Deputy oil minister Timipre Sylva's forecast that Nigeria's production would reach 2 mn b/d by the end of the year looks far-fetched. These shortfalls could undercut the country's allocated production targets to be set by OPEC for next year. The cartel usually cuts the production allocation for a country when it fails to meet its current target.

Nigerian policymakers also have to manage wider changes in the ownership and structure of the oil industry as some major foreign oil companies start to sell their onshore operations. Mostly, their reasons are commercial. Onshore production contracts are less lucrative and more cumbersome to operate than the production-sharing agreements for the offshore deep-water operations.

Political factors, recurring unrest in the Niger Delta and wider pressure from environmental campaigners to cut fossil fuel production, have also encouraged the sales.

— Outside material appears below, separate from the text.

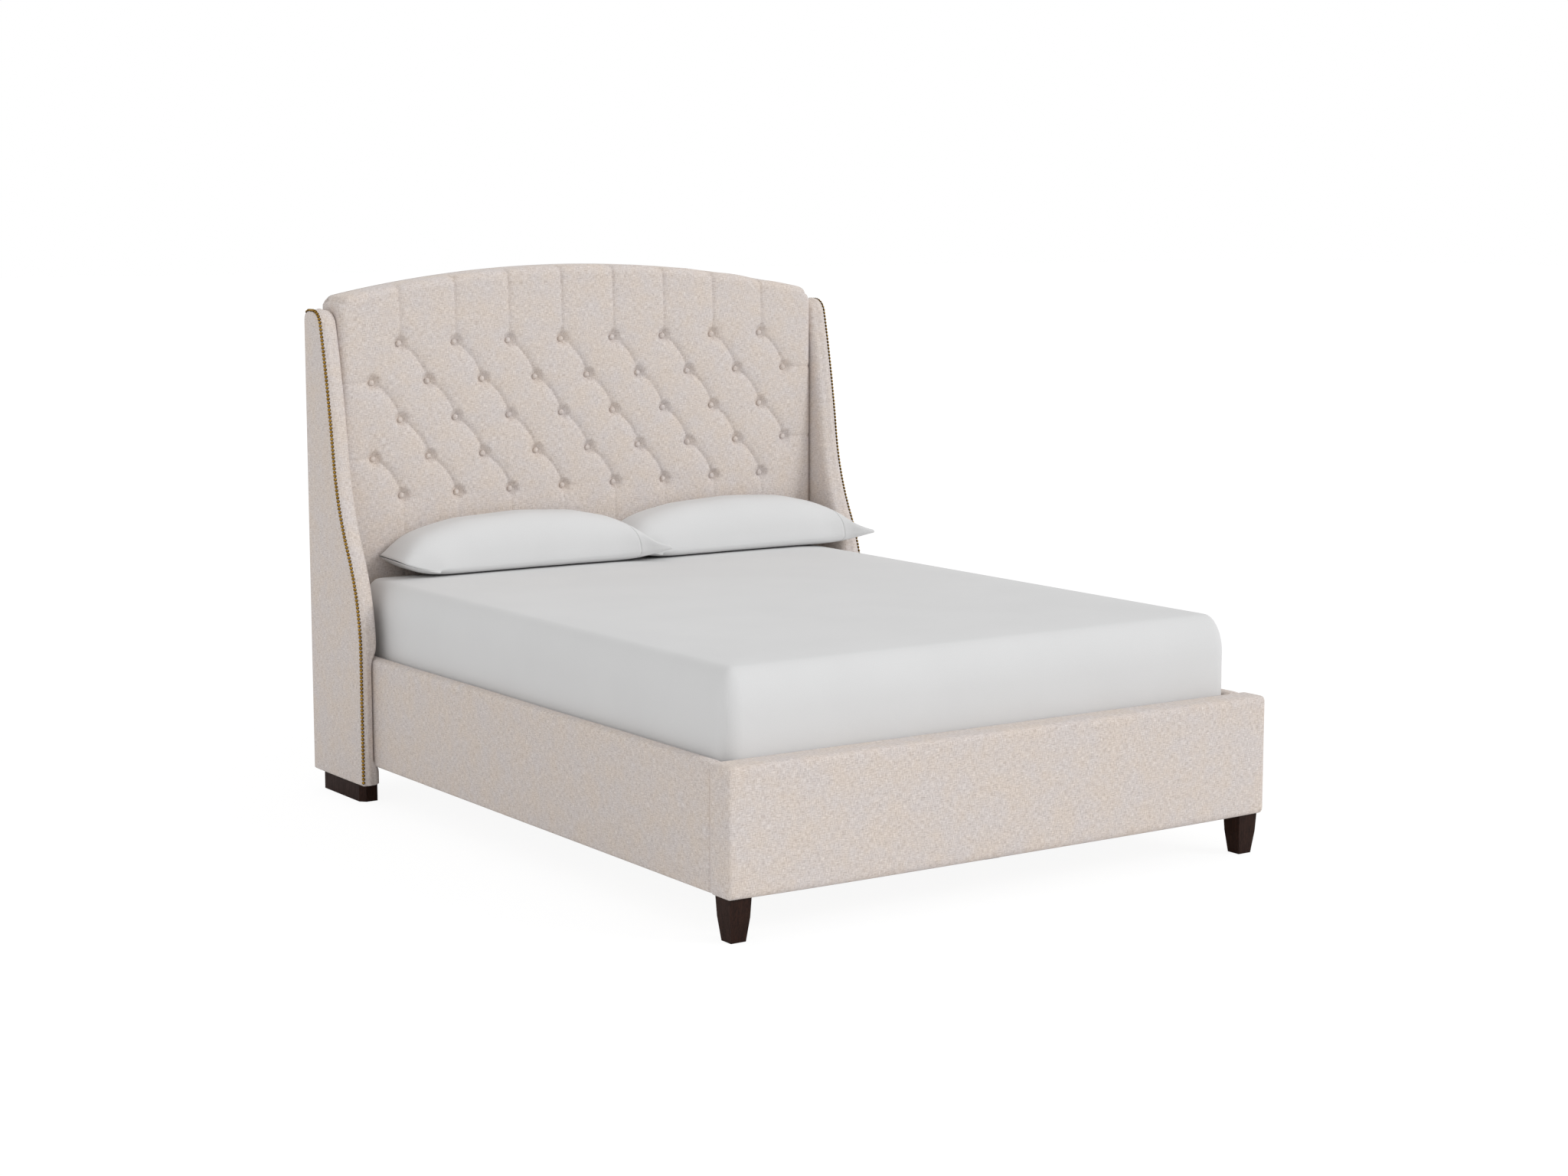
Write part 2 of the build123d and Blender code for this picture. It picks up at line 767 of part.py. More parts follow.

Supporters of the writer and minority rights campaigner Ken Saro-Wiwa marked the 26th anniversary of his execution on 10 November. Another eight activists were executed by the regime  on the same day.

The executions ordered by General Sani Abacha's military regime triggered Nigeria's three-year suspension from the Commonwealth and tougher scrutiny for oil company operations in the Niger Delta.

The only international response to date, the UN-mandated clean-up of Ogoniland, is mired in allegations of mismanagement. Some US$360 mn paid into the clean-up by oil companies, including Shell, of a projected billion dollars is unaccounted for (AC Vol 59 No 24, Clean-up gets murky & Vol 62 No 4, Shell retreats from the Delta). The UN and Shell have declined to comment on the position of the much-criticised director for the clean-up operation, Marvin Dekil.

Saro-Wiwa's grass-roots Movement for the Survival of the Ogoni People (MOSOP) has split into factions. Some are negotiating terms with President Buhari's government for oil extraction in Ogoni to resume, perhaps with an eye on rising global prices.

Others staunchly oppose oil companies, even the state oil corporation, resuming production in Ogoniland. They regard addressing the corruption and bureaucratic mismanagement of the UN's $1bn clean-up (less than 1% of what is required to remediate oil despoliation in the Niger Delta) as the first order priority.